Iraqi Red Crescent pull out of Fallujah

The Iraqi Red Crescent Society withdrew from the battleground city of Fallujah today amid concerns over continuing insecurity, the organisation’s chief said.

Iraqi Red Crescent pull out of Fallujah

The Iraqi Red Crescent Society withdrew from the battleground city of Fallujah today amid concerns over continuing insecurity, the organisation’s chief said.

US-led forces later detained eight men unaffiliated with the aid group who had sought shelter in the group’s building.

Saad Hakki said coalition forces asked the group to withdraw “temporarily” from its building in Fallujah. The neighbourhood where it is located has seen sporadic fighting since a campaign by American and Iraqi forces last month to uproot insurgents operating in the city.

He said the Red Crescent’s seven employees in Fallujah hoped to return soon.

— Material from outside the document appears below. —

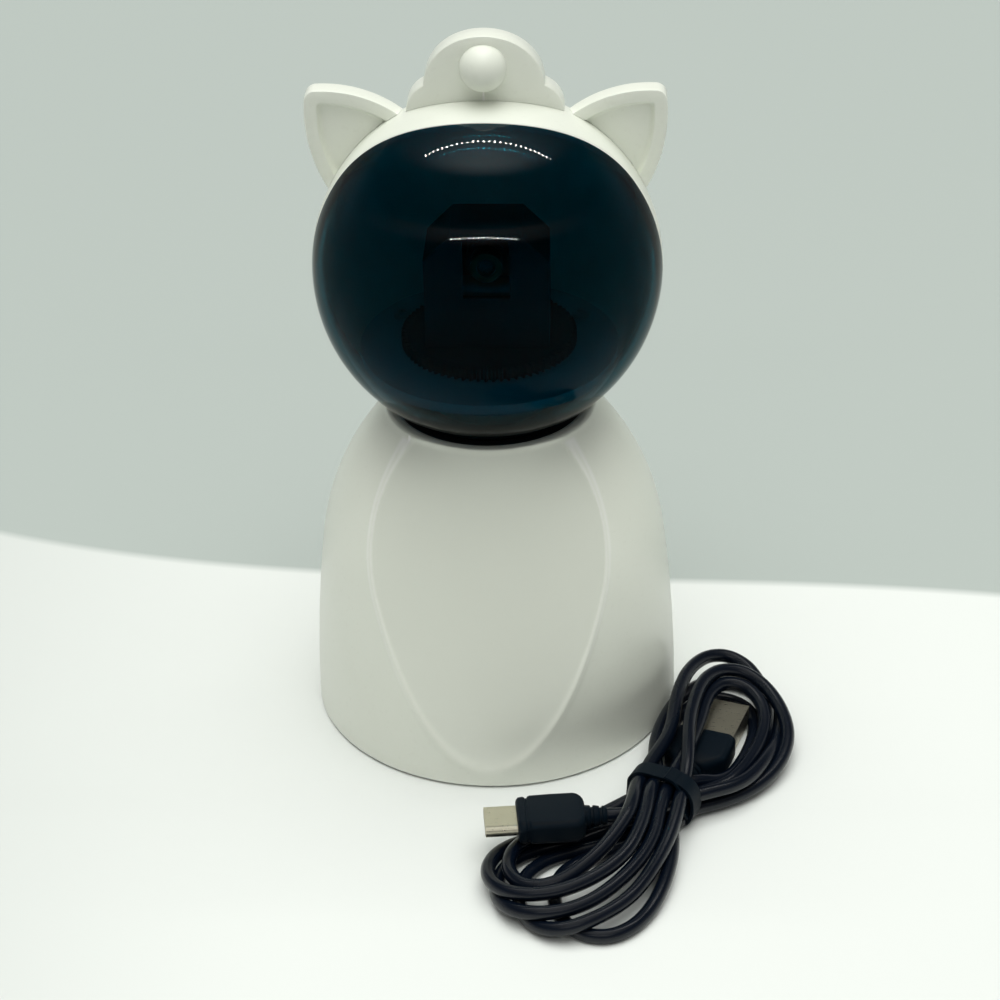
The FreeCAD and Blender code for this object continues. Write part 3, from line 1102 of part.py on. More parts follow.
def lying(item, spot, turn):
    item.Placement = FreeCAD.Placement(spot, FreeCAD.Rotation(Vector(0, 0, 1), turn))
    return item


def flat_loop(points, height):
    """Upright slab inside a smooth closed curve; a point is its way along the bundle and to its right."""
    curve = Part.BSplineCurve()
    curve.interpolate([Vector(along, -right, 0) for along, right in points], PeriodicFlag=True)
    return Part.Face(Part.Wire(curve.toShape())).extrude(Vector(0, 0, height))


def cord_tube(name, route):
    """Round tube along straight runs joined by tangent arcs, as large as the runs allow."""
    points = [Vector(*point) for point in route]
    radius = number("cable_radius")
    edges = []
    start = points[0]
    for before, corner, after in zip(points, points[1:], points[2:]):
        run_in, run_out = corner - before, after - corner
        turn = run_in.getAngle(run_out)
        shorter = min(run_in.Length, run_out.Length)
        bend = 0.45 * shorter / math.tan(turn / 2)
        enter = corner - run_in.normalize() * 0.45 * shorter
        leave = corner + run_out.normalize() * 0.45 * shorter
        inward = (run_out - run_in).normalize()
        middle = corner + inward * (bend / math.cos(turn / 2) - bend)
        edges.append(Part.LineSegment(start, enter).toShape())
        edges.append(Part.Arc(enter, middle, leave).toShape())
        start = leave
        print(name, "bend radius", round(bend, 1))
    edges.append(Part.LineSegment(start, points[-1]).toShape())
    path = Part.Wire(edges)
    circle = Part.Circle(points[0], (points[1] - points[0]).normalize(), radius)
    tube = path.makePipeShell([Part.Wire(circle.toShape())], True, True)
    expected = math.pi * radius ** 2 * path.Length
    print(name, "length", round(path.Length, 1), "volume share", round(tube.Volume / expected, 4))
    return feature(name + "_tube", tube)


plug_room = doc.addObject("Part::Box", "plug_room")
bind(plug_room, Length="large_plug_length + large_shell_length + large_relief_length + 1.5",
     Width="large_plug_width + 1.2", Height="large_plug_height + 0.7")
room_turn = FreeCAD.Rotation(Vector(0, 0, 1), LARGE_PLUG_TURN)
room_corner = Vector(-number("large_shell_length") - 0.5, -number("large_plug_width") / 2 - 0.6,
                     -LARGE_PLUG_SPOT.z)
plug_room.Placement = FreeCAD.Placement(LARGE_PLUG_SPOT + room_turn.multVec(room_corner), room_turn)
lower = flat_loop(LOWER_LOOP, LOWER_LOOP_HEIGHT).cut(flat_loop(LOWER_HOLE, LOWER_LOOP_HEIGHT))
upper = flat_loop(UPPER_LOOP, UPPER_LOOP_HEIGHT).cut(flat_loop(UPPER_HOLE, UPPER_LOOP_HEIGHT))
waist_width = number("bundle_width")
waist_floor = number("tie_thickness + fit_gap")
waist_place = number("bundle_place")
waist_length = number("waist_length")
waist = Part.makeBox(waist_length, waist_width, number("bundle_height"),
                     Vector(-waist_length / 2, waist_place - waist_width / 2, waist_floor))
tie_room_length = number("tie_width + 2 * tie_room")
tie_room = Part.makeBox(tie_room_length, 60, 30, Vector(-tie_room_length / 2, -30, 0))
hank_form = feature("hank_form", lower.fuse(upper).cut(tie_room).fuse(waist))
lying(hank_form, TIE_SPOT, BUNDLE_TURN)
subpart("cable_hank", cut("cable_hank_cut", hank_form, plug_room))
tie_outer = box("tie_outer", ("tie_width", "bundle_width + 2 * tie_thickness + 2 * fit_gap",
                              "bundle_height + 2 * tie_thickness + 2 * fit_gap"), ("0", "bundle_place",
                                                                                   "0"))
tie_inner = box("tie_inner", ("tie_width + 2", "bundle_width + 2 * fit_gap", "bundle_height + 2 * fit_gap"),
                ("0", "bundle_place", "tie_thickness"))
subpart("cable_tie", lying(cut("cable_tie_cut", tie_outer, tie_inner), TIE_SPOT, BUNDLE_TURN))
subpart("cable_lead", cord_tube("cable_lead", LEAD_ROUTE))
subpart("cable_tail", cord_tube("cable_tail", TAIL_ROUTE))


def plug_grip(name, width, height, length, shoulder):
    """Moulded grip along +X with sloped shoulders at the cable's end and soft edges."""
    body = new_body(name)
    side = f"({width}) / 2"
    steps = [
        ("line", f"{length} - {shoulder}", f"-{side}"),
        ("line", length, f"-{side} + {shoulder}"),
        ("line", length, f"{side} - {shoulder}"),
        ("line", f"{length} - {shoulder}", side),
        ("line", "0", side),
        ("line", "0", f"-{side}"),
    ]
    sketch = sketch_on(body, name + "_outline", "XY_Plane", ("0", f"-{side}"), steps, f"-({height}) / 2")
    block = pad(body, sketch, height)
    rounded(body, block, f"{height} * 0.16", lambda edge: True)
    return body


def relief(name, start, length, ribs, root_radius, end_radius):
    """Tapered strain relief along +X with a ring cut between each pair of ribs."""
    taper = cone(name + "_taper", root_radius, end_radius, length, (start, "0", "0"), "X")
    bore_rings = []
    for rib in range(ribs):
        place_at = f"{start} + ({length}) * {(rib + 0.6) / (ribs + 0.5):.4f}"
        ring = cut(f"{name}_ring_{rib}", cylinder(f"{name}_disc_{rib}", "6", "0.5", (place_at, "0", "0"),
                                                  "X"),
                   cylinder(f"{name}_core_{rib}", f"({end_radius}) - 0.1", "2",
                            (f"{place_at} - 0.5", "0", "0"), "X"))
        bore_rings.append(ring)
    return cut(name + "_solid", taper, *bore_rings)


small_grip = plug_grip("small_grip", "plug_width", "plug_height", "plug_length", "2.4")
subpart("usb_c_overmould", lying(small_grip, SMALL_PLUG_SPOT, SMALL_PLUG_TURN))
small_relief = relief("small_relief", "plug_length", "relief_length", 3, "cable_radius + 0.9",
                      "cable_radius + 0.35")
subpart("usb_c_relief", lying(small_relief, SMALL_PLUG_SPOT, SMALL_PLUG_TURN))
small_bar = slot_along_y("small_bar", "plug_shell_width", "plug_shell_height", "plug_shell_length", "0",
                         "0")
small_room = slot_along_y("small_room", "plug_shell_width - 0.7", "plug_shell_height - 0.7",
                          "plug_shell_length", "0", "1.2")
subpart("usb_c_shell", lying(cut("small_shell", small_bar, small_room), SMALL_PLUG_SPOT,
                             SMALL_PLUG_TURN + 90))
large_grip = plug_grip("large_grip", "large_plug_width", "large_plug_height", "large_plug_length", "3.4")
subpart("usb_a_overmould", lying(large_grip, LARGE_PLUG_SPOT, LARGE_PLUG_TURN))
large_relief = relief("large_relief", "large_plug_length", "large_relief_length", 4, "cable_radius + 1.3",
                      "cable_radius + 0.4")
subpart("usb_a_relief", lying(large_relief, LARGE_PLUG_SPOT, LARGE_PLUG_TURN))
large_case = box("large_case", ("large_shell_length", "large_shell_width", "large_shell_height"),
                 ("-large_shell_length / 2", "0", "-large_shell_height / 2"))
large_room = box("large_room", ("large_shell_length", "large_shell_width - 0.7",
                                "large_shell_height - 0.7"),
                 ("-large_shell_length / 2 - 1.2", "0", "-large_shell_height / 2 + 0.35"))
subpart("usb_a_shell", lying(cut("large_shell", large_case, large_room), LARGE_PLUG_SPOT, LARGE_PLUG_TURN))
large_block = box("large_block", ("large_shell_length - 2", "large_shell_width - 0.9", "1.9"),
                  ("-large_shell_length / 2 - 0.3", "0", "large_shell_height / 2 - 0.4 - 1.9"))
subpart("usb_a_insert", lying(group("large_insert", large_block), LARGE_PLUG_SPOT, LARGE_PLUG_TURN))

# ---------------------------------------------------------------- check and write
doc.recompute()
for item in doc.Objects:
    assert "Invalid" not in item.State and "Error" not in item.State, f"{item.Name} is {item.State}"
os.makedirs("parts", exist_ok=True)
for node, item in SUBPARTS.items():
    shape = item.Shape
    assert not shape.isNull() and shape.isValid(), f"{node} has no valid shape"
    assert len(shape.Solids) > 0, f"{node} has no solid"
    shape.exportStep(f"parts/{node}.step")
print(len(SUBPARTS), "sub-parts written")
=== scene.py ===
# %% [markdown]
# # A cat's laser toy
# The toy is a white plastic base with a ball head in a cup. The head has a smoked dome, two ears and
# a small crown, and a motor turret with a laser sits inside it. A charging cable lies beside the toy.
# The engineering model comes first and stays where it is. It is the frame that every dressed piece
# is fitted to, so the sizes below are the frame's own, in millimetres. Materials work in metres.

# %% Load the frame
import json
import math

import bmesh
import bpy
import numpy as np
from mathutils import Matrix, Vector


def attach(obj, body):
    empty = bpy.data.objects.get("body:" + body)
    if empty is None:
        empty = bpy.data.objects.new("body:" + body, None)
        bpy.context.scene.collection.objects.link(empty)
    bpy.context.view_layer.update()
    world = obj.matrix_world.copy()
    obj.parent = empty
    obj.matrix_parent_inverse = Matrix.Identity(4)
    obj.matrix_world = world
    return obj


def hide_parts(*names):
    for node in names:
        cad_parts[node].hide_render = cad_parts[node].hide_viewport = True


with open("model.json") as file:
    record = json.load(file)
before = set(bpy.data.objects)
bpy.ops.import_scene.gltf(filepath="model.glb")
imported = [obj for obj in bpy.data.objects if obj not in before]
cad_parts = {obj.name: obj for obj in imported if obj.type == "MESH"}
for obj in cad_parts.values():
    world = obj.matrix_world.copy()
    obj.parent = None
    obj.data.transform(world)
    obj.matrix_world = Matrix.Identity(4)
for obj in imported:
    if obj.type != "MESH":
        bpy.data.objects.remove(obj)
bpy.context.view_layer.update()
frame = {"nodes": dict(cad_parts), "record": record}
MM = 0.001
scene = bpy.context.scene

# %% [markdown]
# ## Camera
# The toy is seen from the front and from above, from about half a metre away, through a long lens.
# A long lens keeps the ball of the head round, where a wide one would stretch it. The view is set from
# a place and a target, and then turned by a degree about its own line of sight, as a hand-held camera is.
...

“The Red Crescent pulled out for security reasons,” Hakki said. “Maybe, we will return tomorrow, maybe the day after. We don’t know,” he said.

A US military spokeswoman, Maj. M. Naomi Hawkins, confirmed the group’s departure, but said it had chosen to leave the city on its own.

Coalition forces escorted Red Crescent staff members from the city and later detained eight military aged men who sought shelter in the building along with dozens of other Iraqis following the launch of the coalition military operation against Fallujah.

The Red Crescent, sister organisation to Geneva’s Red Cross, set up operations in Fallujah two weeks ago to assist Iraqis civilians who had stayed behind during the fighting.

US-led forces are still battling pockets of resistance in Fallujah, but it is mostly under control of US and Iraqi troops. Hakki said there had been recent ”skirmishes” near the Red Crescent’s base in the city, located 40 miles west of Baghdad.

It was not immediately clear what effect the Red Crescent’s withdrawal will have on Fallujah, a city of about 300,000 people, most of whom fled before the US-led military operation started.

Many Iraqis have complained that the military onslaught against the city destroyed infrastructure and led to a deteriorated humanitarian situation in the city. Some 1,500 protesting Fallujah residents displaced by the fighting demanded today that the government return them to their homes.